How to Support Remaining Employees After a Layoff

Feb 01, 2023

As companies around the globe make the difficult decision to lay off a percentage of their workforce, they are faced with another challenge: how to help the remaining employees feel safe in their jobs. The problem becomes even more acute when senior leaders find themselves with less time to spend with their employees as they hustle to fill the gaps created by layoffs, revise strategy, protect their existing customer base, and double down on their solid revenue streams.

Employees who have survived the last round of layoffs are expending too much of their energy wondering if they are next, and when people are in survival mode, they underperform.

When your employees are in survival mode because they’ve seen their friends and colleagues disappear, the following is happening:

  • They secrete cortisol, a contagious stress-based hormone that diminishes their thinking and performance.
  • They have an incoherent heart rate variability which reduces energy levels, induces more stress and anxiety, and has a profound influence on their ability to think clearly.
  • They experience disrupted sleep, which diminishes their capacity to focus and work intelligently; and
  • They engage in behaviors they think will make them feel better, but which minimize motivation, optimism and focus.

Over the years, during times of stress, my clients often ask for two workshops – one designed for all employees and one designed for those who are charged with leading and managing through the stress.

Resilience workshops provide employees with easily accessible tools to help them quickly reset when stress takes over. For some people, hacks that help them feel their way into a new way of thinking work best. For others, thinking their way into a new way of feeling is more effective. There are evidence-based tools that can be learned and practiced through virtual trainings and can breathe life into your beleaguered workforce.

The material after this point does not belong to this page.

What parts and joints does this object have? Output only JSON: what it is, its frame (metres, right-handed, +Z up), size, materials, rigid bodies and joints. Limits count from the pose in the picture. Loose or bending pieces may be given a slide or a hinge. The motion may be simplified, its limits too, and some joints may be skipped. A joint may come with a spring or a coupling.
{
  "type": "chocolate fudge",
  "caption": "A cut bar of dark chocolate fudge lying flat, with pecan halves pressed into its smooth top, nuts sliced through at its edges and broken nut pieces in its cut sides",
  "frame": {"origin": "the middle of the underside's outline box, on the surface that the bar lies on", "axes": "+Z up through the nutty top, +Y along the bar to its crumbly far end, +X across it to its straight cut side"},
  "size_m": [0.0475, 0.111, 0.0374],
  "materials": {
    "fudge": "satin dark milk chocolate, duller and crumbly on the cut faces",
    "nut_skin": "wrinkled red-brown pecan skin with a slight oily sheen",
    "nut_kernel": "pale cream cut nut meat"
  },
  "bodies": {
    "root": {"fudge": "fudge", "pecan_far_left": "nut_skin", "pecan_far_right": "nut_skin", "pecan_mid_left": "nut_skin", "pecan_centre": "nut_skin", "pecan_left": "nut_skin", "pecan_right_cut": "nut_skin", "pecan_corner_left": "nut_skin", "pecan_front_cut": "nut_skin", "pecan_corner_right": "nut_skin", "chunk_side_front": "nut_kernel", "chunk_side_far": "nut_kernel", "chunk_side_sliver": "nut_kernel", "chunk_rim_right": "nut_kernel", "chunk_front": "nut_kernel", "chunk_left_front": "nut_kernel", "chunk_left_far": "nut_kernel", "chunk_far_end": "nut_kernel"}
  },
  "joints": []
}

Here are three things that happen at the end of these trainings:

  1. Employees express gratitude to the organization for making the investment in them and providing them with easily accessible tools that work.
  2. Because these workshops have breakout sessions, employees have a safe place to connect with others and share the fears they are experiencing. The realization that they are not alone creates a sense of cohesion and community that companies desperately need to foster during times of stress.
  3. Employees commit to experiment with resilience practices and find a support accountability partner to keep them working positively.

The second workshop is for leaders and managers and is focused primarily on how to communicate with teams in a way that is motivating and inspiring during times of stress. They practice crafting messages that will resonate with their employees and find a way to personally reconnect with the organization’s vision, mission, and values.

Executives tell me that constructing a resonant narrative about where the company is and how it will get through this time reinvigorates them as well. These sessions start with an envisioned future, also known as a positive emotional attractor. Like my high school track coach used to say, if in your mind you can conceive it and, in your heart, you do believe it, your body will achieve it. If you can’t see it, you’ve little hope of leading anyone else in that direction.

In the envisioned future employees are engaged, connected, and aligned. Here it is critical that leaders can detail what that would look like. Describe how these employees are acting, what they are doing, and the behaviors you are witnessing. As if I were watching a movie, what am I seeing?

Behind every action is a thought and a feeling. Leaders are challenged to think about why they do the things they do. (Hint: it is usually because they have an emotional attractor – excitement for the challenge, joy for the potential success and knowledge or information that leads them to believe they will be successful). The practice of leadership requires the leader to understand how their teams need to feel and what they need to do to act in the manner most likely to lead to success. And how does that fit with how they feel now and what they know?

Simply put, what would they need to know (data, evidence, information) and how would they need to feel (excited, perhaps, or maybe even angry) to behave the way you want them to. Of course, the desired emotional state is entirely dependent upon what is happening in the organization and the macroenvironment. A narrative must be designed to move them from their current state to their desired state and ultimately to action and results. [GH1]

Here are three things that happen at the end of these trainings:

  1. Leaders co-create a positive compelling vision of the future, which is the antidote to survival anxiety, even for them.
  2. They learn the power of story and the critical nature of constructing a narrative that people buy into, which is one of the primary jobs of any leader.
  3. In working together in this way, they learn even more about themselves and each other, and giving feedback on their work builds the team’s trust and therefore the psychological safety of the team.

Although many companies think that during lean times they should reduce their investment of time and money in anything that is not product, sales or marketing related, that is exactly the wrong approach. As always, your employees are your most valuable resource. They need your support now more than ever.